Filippo Vadi’s work, De Arte Gladiatoria Dimicandi (On the Art of Swordsmanship), written around 1482, is very similar to the Pisani-Dossi manuscript, consisting primarily of beautifully painted figures with rhyming couplets. Vadi covers a smaller subset of weapons compared to Fiore: the dagger, the two-handed sword in and out of armour, the spear and poleaxe. The armoured combat techniques are reduced in scope. Abrazare, one-handed sword, and mounted combat techniques are omitted entirely. But De Arte Gladiatoria Dimicandi’s unique virtue is its prologue of sixteen verse chapters, in which Vadi addresses the general and specific principles of swordmanship: as the proper length of the sword; tactical advice for facing stronger opponents and multiple opponents; how and when to parry and to control the fight when the swords are crossed; and lessons on timing, feints, and a few specialized blows. These chapters provide fascinating insights into the tactical application of the art, and add clarity and subtlety to many of the plays found in Fiore’s manuscripts.
The above material is used with permission from Greg Mele and the Chicago Swordplay Guild.
Modern training, informed by history
The RMSG teaches Fiore’s martial art through the drills and plays Fiore himself described, adding modern pedagogy and safety precautions, historical context, and physical conditioning. It is important to understand that we are studying a martial art, not a sport; sparring against an opponent in this context is only a simulation of combat, not combat itself. Students are encouraged to view fencing not as the culmination of their training, but as another tool for developing their skills.
Solo drills are used to teach the fundamental skills of swordsmanship: balance, biomechanics, footwork, cutting, and thrusting.

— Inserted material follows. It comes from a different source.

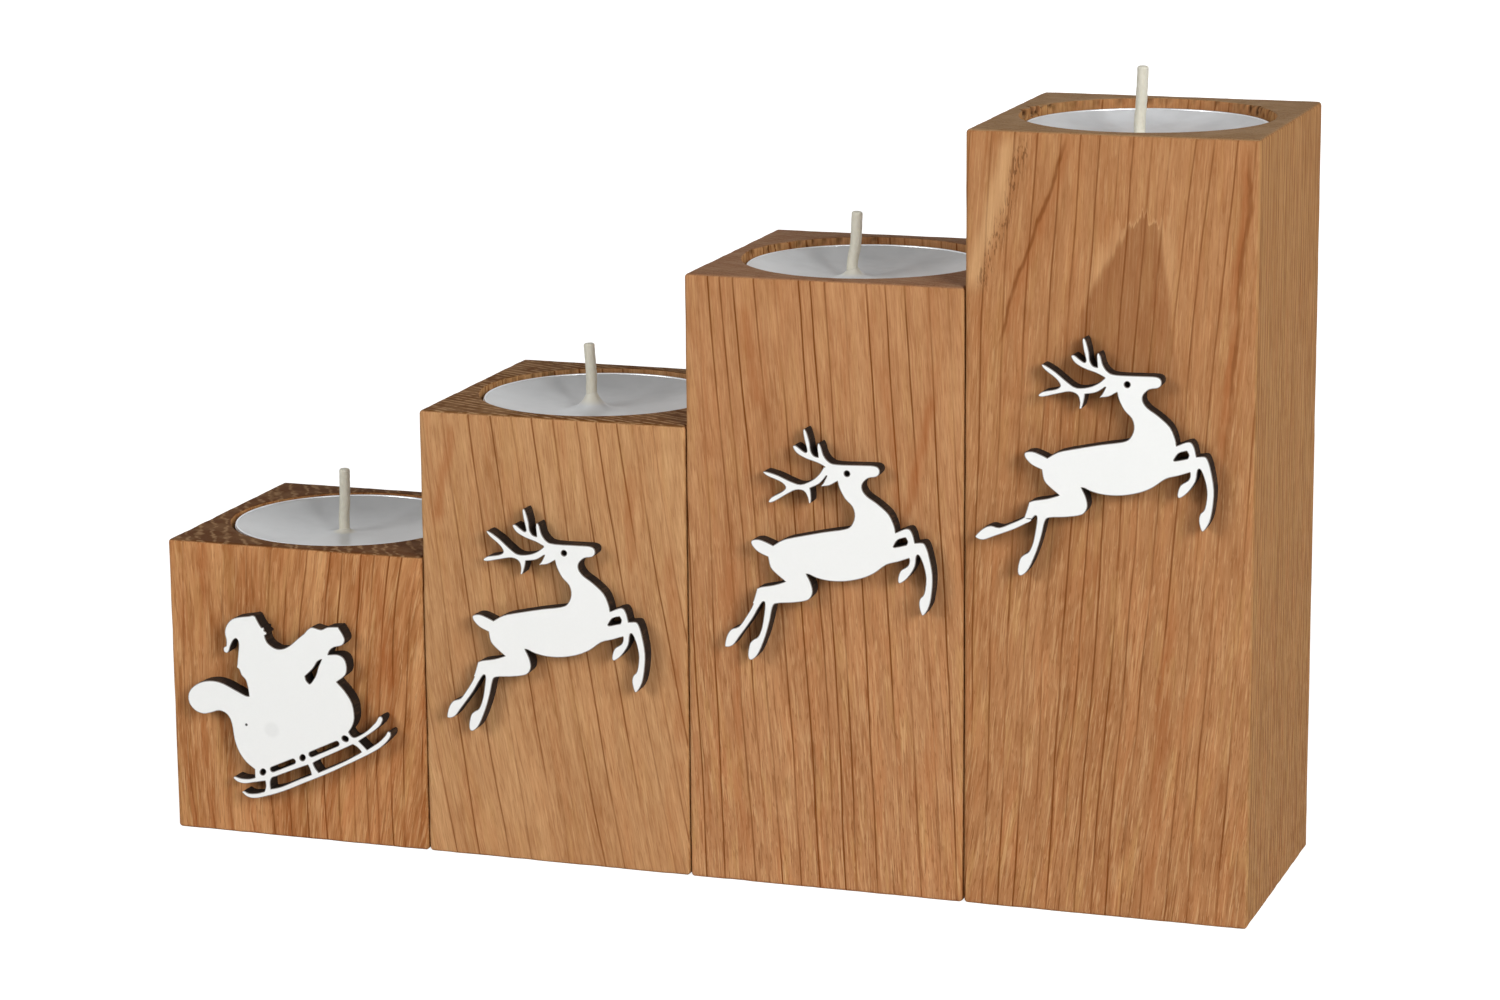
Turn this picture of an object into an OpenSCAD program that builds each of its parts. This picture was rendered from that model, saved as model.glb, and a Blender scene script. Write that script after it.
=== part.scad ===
// Advent candle holder: four loose oak blocks of rising height, each with a tealight in a
// drilled well and a flat cut-out figure glued to its front. Origin under the middle of the
// row, X along the row, figures facing -Y, Z up.

/* [Blocks] */
// Thickness of the oak beside a well where it is thinnest, which sets the width of a block
well_wall = 2.9; // [2:0.1:8]
// Height of the lowest block
first_block_height = 50; // [42:0.5:80]
// How much taller each block is than the one on its left
block_step = 24.6; // [12:0.2:40]
// Gap between neighbouring blocks where they stand side by side
block_gap = 0.2; // [0.1:0.05:2]
// Chamfer that eases every outer edge of a block
block_ease = 0.6; // [0.2:0.1:1.5]

/* [Wells] */
// Gap all round between the wall of a flat-bottomed well and the rim of its tealight
well_clearance = 0.7; // [0.3:0.1:2]
// How far the rim of each tealight lies below the top of its block, from the left
rim_sink = [0.2, 0.65, 1.1, 1.5]; // [0:0.05:3]
// Chamfer round the mouth of a well
well_ease = 0.3; // [0.1:0.1:0.8]
// Diameter of the mark that the drill's point leaves in the middle of the floor
drill_mark_d = 3; // [1:0.5:6]
// Depth of that mark
drill_mark_depth = 1.2; // [0.4:0.2:3]

/* [Tealight cups] */
// Diameter over the rolled rim
rim_d = 38.6; // [37.6:0.1:39]
// Diameter of the rolled bead that makes the rim
rim_bead_d = 0.7; // [0.6:0.05:1.2]
// Height of a cup
cup_height = 16; // [12:0.5:20]
// How much smaller the radius of a cup is at its foot than over its rim
cup_taper = 0.8; // [0.7:0.1:2]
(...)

These drills instill in the student the ABCs of historical swordsmanship. Students rapidly progress to Fiore’s two-person drills, which contain valuable tactical lessons of time, distance, line, and control of the opponent in addition to teaching specific techniques for attack and defense. At the same time, students begin to learn free-play (sparring) via increasing the amount of randomness in the two-person drills to add the need for decision-making.
RMSG includes basic conditioning work in every class to build the flexibility, functional strength, and endurance that will help students become better fencers. This includes calisthenics and training games to reinforce correct body mechanics and skills. Successful Guild members include many who started out very unfit, as well as those with a more athletic background.
As each student becomes more skilled at competing against other fencers, they also build the intangible but equally important skills of courage, courtesy, honesty, and fair play.
Numerous facsimiles, translations, and commentaries of Fiore’s manuscripts are available. The most comprehensive recent work for those seeking an entry point to the study of Armizare is Volume 1 of Flowers of Battle: The Complete Martial Works of Fiore dei Liberi, by Greg Mele and Tom Leoni. This volume provides detailed historical context, a facsimile of the Getty manuscript, a translation, and play-by-play interpretation and guidance which will be appreciated by both the new student and the serious scholar.
Another excellent resource for the new student is Fiore dei Liberi’s Armizare, by Robert Charette. This is a careful visual guide to practicing the techniques, illustrated with photos from multiple angles; note however that the RMSG has some differing interpretations of several plays.